Nov 15, 2017 at 3:46 PM Post #4 of 7
It sounds like a logical flow, but I agree with bigshot: normalization won't do anything to the loudness war, because the war is actually a 'dynamics war', not a loudness war. People want to hear their music on trains, planes, and automobiles. Whether a track gets +1 gain or -11 gain, it doesn't matter compared to being able to hear all the content without having to fiddle the pot mid-song. All the normalization does is keep your ears from getting blown out if your favorite playlist style is to constantly switch between Mahler and Metallica.

Also, at least in my collection, loudness matching is just kinda 'meh' sometimes.
 
Nov 15, 2017 at 4:16 PM Post #5 of 7
Good point. I bought a CD recently mastered at a low level but never went up over 6db above. I was thinking “nope, you guys still aren’t getting it. Back to square 1” I want quiet AND loud. It’s the dynamics.

To be fair to normalization, the logic behind it was: if all the track are given a common denominator of equal level, they'll all end up being quiet, and engineers will be forced to differentiate again based on dynamics. But there are a couple deductive leaps there I don't believe have materialized in the real world.
 
Nov 15, 2017 at 4:57 PM Post #6 of 7
I have a few harpsichord albums where they deliberately kept the peak level low so that they jive better with other classical stuff for loudness. As you say, this doesn't suddenly make it a dynamic instrument.

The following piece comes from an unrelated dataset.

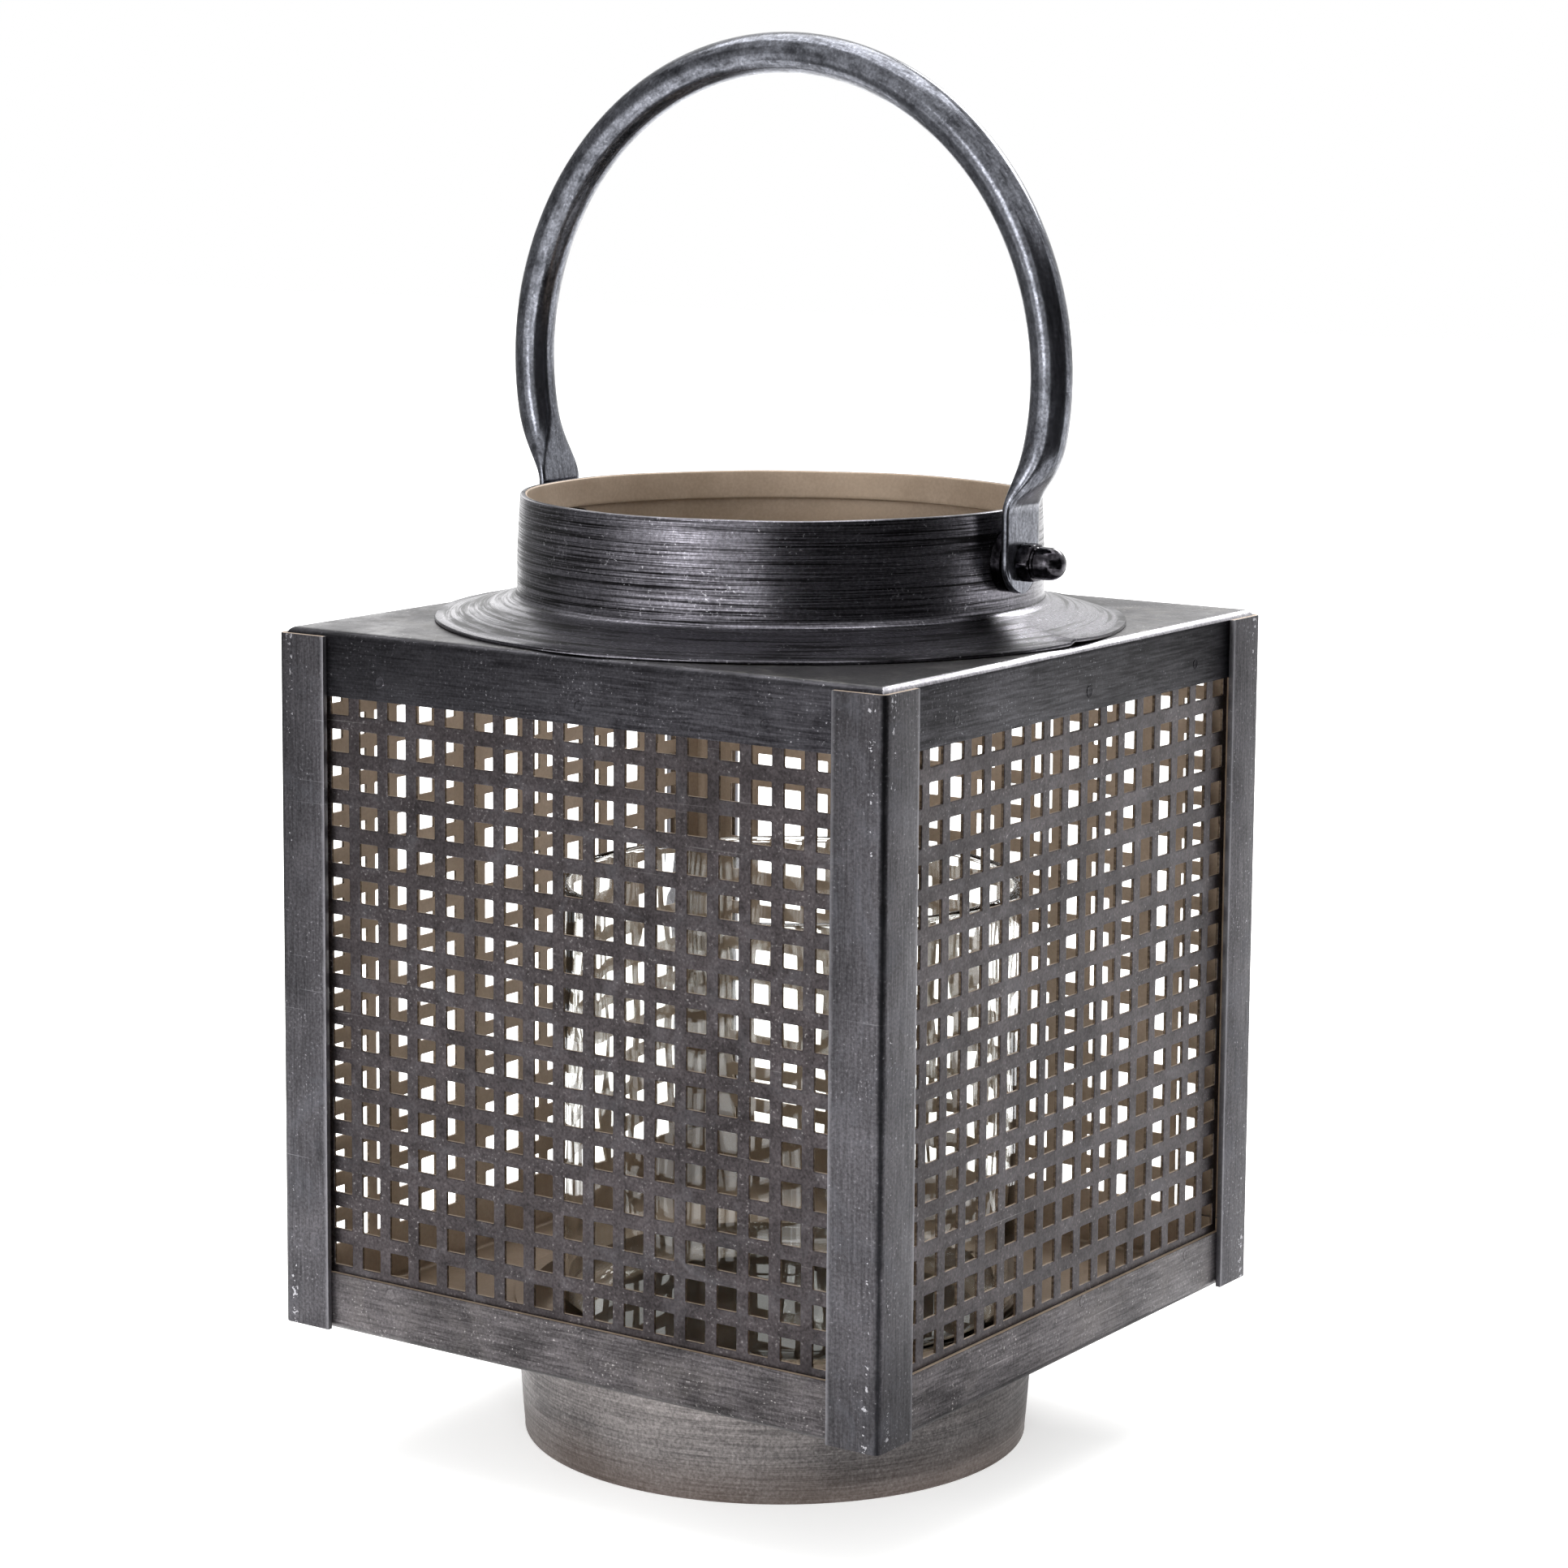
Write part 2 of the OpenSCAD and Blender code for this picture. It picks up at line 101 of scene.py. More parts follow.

I imagine engineers have been cursing under their breath for a while about having to crunch things up. You summed it up above: the buyers have to want the dynamics there. And when you call a bus your listening room, the absolute last thing you want is to deal with is ppp to fff. Normalization won't help that; compression will. I think of AC-3, where in fact the default is to have just a tad of compression, but with the option for fancy-pants people like us to turn it off.
 
Nov 15, 2017 at 5:19 PM Post #7 of 7
I've got a harpsichord box set where the volume level is normalized and it's unGodly loud!